### What is required
Please copy all the lines that follow, word for word.

### Source data
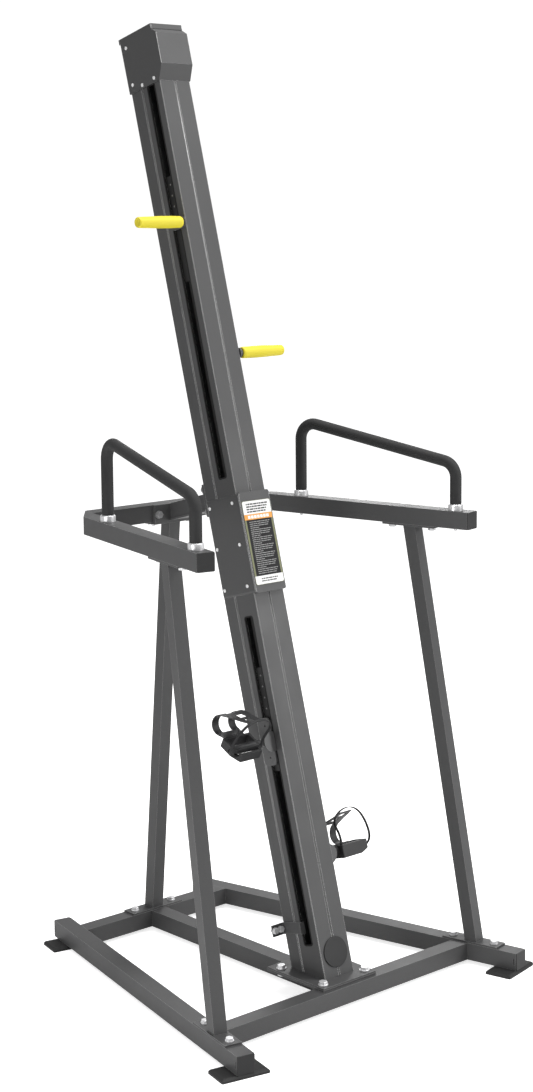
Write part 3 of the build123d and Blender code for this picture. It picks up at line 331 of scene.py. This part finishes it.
def add_edge_highlight(tree, shader, highlight, radius, along):
    """Painted highlight: lightens the finish on sharp edges, or only on those that run one way."""
    finish = shader.inputs["Base Color"].links[0].from_socket
    bevel = tree.nodes.new("ShaderNodeBevel")
    bevel.samples = EDGE_SAMPLES
    bevel.inputs["Radius"].default_value = radius
    geometry = tree.nodes.new("ShaderNodeNewGeometry")
    sameness = dot_product(tree, bevel.outputs["Normal"])
    tree.links.new(geometry.outputs["Normal"], sameness.inputs[1])
    factor = map_range(tree, sameness.outputs["Value"], 0.0, EDGE_AMOUNT, span=EDGE_SPAN)
    if along is not None:
        factor = only_along(tree, bevel.outputs["Normal"], along, factor)
    mix = tree.nodes.new("ShaderNodeMix")
    mix.data_type = "RGBA"
    tree.links.new(factor, mix.inputs["Factor"])
    tree.links.new(finish, mix.inputs["A"])
    mix.inputs["B"].default_value = (*highlight, 1.0)
    tree.links.new(mix.outputs["Result"], shader.inputs["Base Color"])


# ---- kinds of material -----------------------------------------------------------------------
FLOOR_NOISE = (3.0, 4.0)      # scale and detail of a noise
FLOOR_SHADES = (grey(0.90), grey(0.93))
GRAIN_DETAIL = 3.0
BROAD_NOISE = (9.0, 5.0)
GLOSS_SPREAD = (-0.05, 0.06)  # roughness below and above its middle value
LINE_DETAIL = 6.0
METAL_BROAD_NOISE = (14.0, 4.0)
METAL_GLOSS_SPREAD = (-0.06, 0.1)
METAL_SHADES = (0.86, 1.08)   # darkest and lightest shade of a metal's colour
METAL_BUMP = 0.15
METAL_BUMP_DEPTH = 0.0001


def plain_floor():
    material, tree, shader = new_material("studio_floor")
    noise = noise_node(tree, *FLOOR_NOISE)
    colour_ramp(tree, noise, *FLOOR_SHADES, shader.inputs["Base Color"])
    shader.inputs["Roughness"].default_value = 1.0
    shader.inputs["Specular IOR Level"].default_value = 0.0
    shader.inputs["Emission Color"].default_value = (1.0, 1.0, 1.0, 1.0)
    path = tree.nodes.new("ShaderNodeLightPath")
    glow = map_range(tree, path.outputs["Is Camera Ray"], 0.0, FLOOR_GLOW, span=(0.0, 1.0))
    tree.links.new(glow, shader.inputs["Emission Strength"])
    return material


def patch_gloss(tree, shader, factor, rough, spread):
    """Roughness that varies about its middle value with a noise."""
    below, above = spread
    gloss = map_range(tree, factor, rough + below, rough + above)
    tree.links.new(gloss, shader.inputs["Roughness"])


def coated(name, colour, rough, grain=900.0, variation=0.12, bump=0.12, depth=0.0002,
           highlight=None, radius=0.0016, along=None):
    """Paint, rubber or moulded plastic: fine grain in colour and surface, broad patches in gloss, and a
    painted highlight on sharp edges when an edge colour is given.
    """
    material, tree, shader = new_material(name)
    fine = noise_node(tree, grain, GRAIN_DETAIL)
    broad = noise_node(tree, *BROAD_NOISE)
    low, high = shade(colour, 1 - variation), shade(colour, 1 + variation)
    colour_ramp(tree, fine, low, high, shader.inputs["Base Color"])
    patch_gloss(tree, shader, broad, rough, GLOSS_SPREAD)
    add_bump(tree, shader, fine, bump, depth)
    # painted highlight on sharp edges
    if highlight:
        add_edge_highlight(tree, shader, highlight, radius, along)
    return material


def drawn_metal(name, colour, rough, stretch=(1.0, 1.0, 1.0), grain=220.0, metallic=1.0):
    """Bare, plated or painted metal with a drawn, faintly scratched surface."""
    material, tree, shader = new_material(name)
    lines = noise_node(tree, grain, LINE_DETAIL, stretch)
    broad = noise_node(tree, *METAL_BROAD_NOISE)
    low, high = (shade(colour, factor) for factor in METAL_SHADES)
    colour_ramp(tree, lines, low, high, shader.inputs["Base Color"])
    patch_gloss(tree, shader, broad, rough, METAL_GLOSS_SPREAD)
    add_bump(tree, shader, lines, METAL_BUMP, METAL_BUMP_DEPTH)
    shader.inputs["Metallic"].default_value = metallic
    return material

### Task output
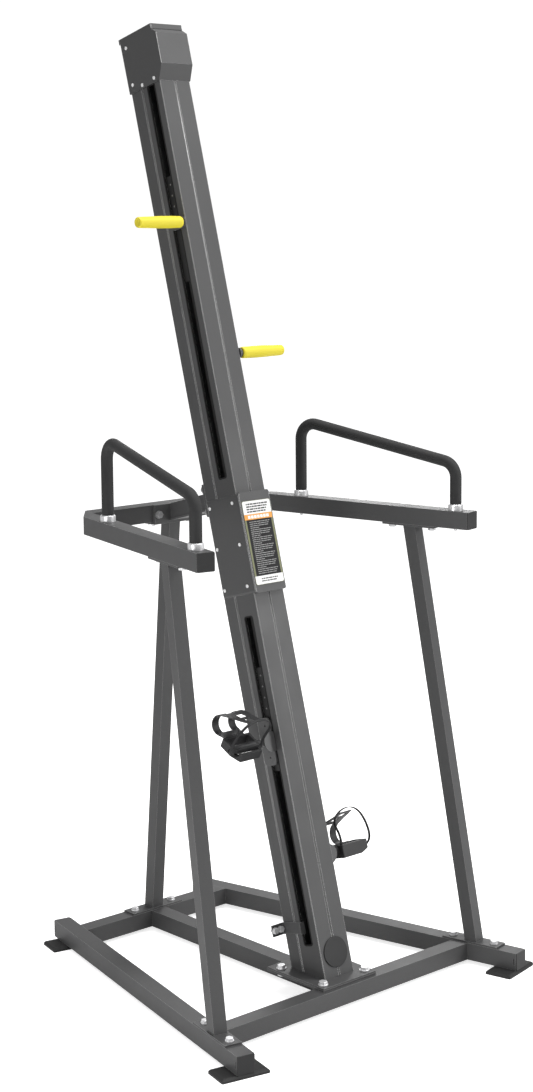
Write part 3 of the build123d and Blender code for this picture. It picks up at line 331 of scene.py. This part finishes it.
def add_edge_highlight(tree, shader, highlight, radius, along):
    """Painted highlight: lightens the finish on sharp edges, or only on those that run one way."""
    finish = shader.inputs["Base Color"].links[0].from_socket
    bevel = tree.nodes.new("ShaderNodeBevel")
    bevel.samples = EDGE_SAMPLES
    bevel.inputs["Radius"].default_value = radius
    geometry = tree.nodes.new("ShaderNodeNewGeometry")
    sameness = dot_product(tree, bevel.outputs["Normal"])
    tree.links.new(geometry.outputs["Normal"], sameness.inputs[1])
    factor = map_range(tree, sameness.outputs["Value"], 0.0, EDGE_AMOUNT, span=EDGE_SPAN)
    if along is not None:
        factor = only_along(tree, bevel.outputs["Normal"], along, factor)
    mix = tree.nodes.new("ShaderNodeMix")
    mix.data_type = "RGBA"
    tree.links.new(factor, mix.inputs["Factor"])
    tree.links.new(finish, mix.inputs["A"])
    mix.inputs["B"].default_value = (*highlight, 1.0)
    tree.links.new(mix.outputs["Result"], shader.inputs["Base Color"])


# ---- kinds of material -----------------------------------------------------------------------
FLOOR_NOISE = (3.0, 4.0)      # scale and detail of a noise
FLOOR_SHADES = (grey(0.90), grey(0.93))
GRAIN_DETAIL = 3.0
BROAD_NOISE = (9.0, 5.0)
GLOSS_SPREAD = (-0.05, 0.06)  # roughness below and above its middle value
LINE_DETAIL = 6.0
METAL_BROAD_NOISE = (14.0, 4.0)
METAL_GLOSS_SPREAD = (-0.06, 0.1)
METAL_SHADES = (0.86, 1.08)   # darkest and lightest shade of a metal's colour
METAL_BUMP = 0.15
METAL_BUMP_DEPTH = 0.0001


def plain_floor():
    material, tree, shader = new_material("studio_floor")
    noise = noise_node(tree, *FLOOR_NOISE)
    colour_ramp(tree, noise, *FLOOR_SHADES, shader.inputs["Base Color"])
    shader.inputs["Roughness"].default_value = 1.0
    shader.inputs["Specular IOR Level"].default_value = 0.0
    shader.inputs["Emission Color"].default_value = (1.0, 1.0, 1.0, 1.0)
    path = tree.nodes.new("ShaderNodeLightPath")
    glow = map_range(tree, path.outputs["Is Camera Ray"], 0.0, FLOOR_GLOW, span=(0.0, 1.0))
    tree.links.new(glow, shader.inputs["Emission Strength"])
    return material


def patch_gloss(tree, shader, factor, rough, spread):
    """Roughness that varies about its middle value with a noise."""
    below, above = spread
    gloss = map_range(tree, factor, rough + below, rough + above)
    tree.links.new(gloss, shader.inputs["Roughness"])


def coated(name, colour, rough, grain=900.0, variation=0.12, bump=0.12, depth=0.0002,
           highlight=None, radius=0.0016, along=None):
    """Paint, rubber or moulded plastic: fine grain in colour and surface, broad patches in gloss, and a
    painted highlight on sharp edges when an edge colour is given.
    """
    material, tree, shader = new_material(name)
    fine = noise_node(tree, grain, GRAIN_DETAIL)
    broad = noise_node(tree, *BROAD_NOISE)
    low, high = shade(colour, 1 - variation), shade(colour, 1 + variation)
    colour_ramp(tree, fine, low, high, shader.inputs["Base Color"])
    patch_gloss(tree, shader, broad, rough, GLOSS_SPREAD)
    add_bump(tree, shader, fine, bump, depth)
    # painted highlight on sharp edges
    if highlight:
        add_edge_highlight(tree, shader, highlight, radius, along)
    return material


def drawn_metal(name, colour, rough, stretch=(1.0, 1.0, 1.0), grain=220.0, metallic=1.0):
    """Bare, plated or painted metal with a drawn, faintly scratched surface."""
    material, tree, shader = new_material(name)
    lines = noise_node(tree, grain, LINE_DETAIL, stretch)
    broad = noise_node(tree, *METAL_BROAD_NOISE)
    low, high = (shade(colour, factor) for factor in METAL_SHADES)
    colour_ramp(tree, lines, low, high, shader.inputs["Base Color"])
    patch_gloss(tree, shader, broad, rough, METAL_GLOSS_SPREAD)
    add_bump(tree, shader, lines, METAL_BUMP, METAL_BUMP_DEPTH)
    shader.inputs["Metallic"].default_value = metallic
    return material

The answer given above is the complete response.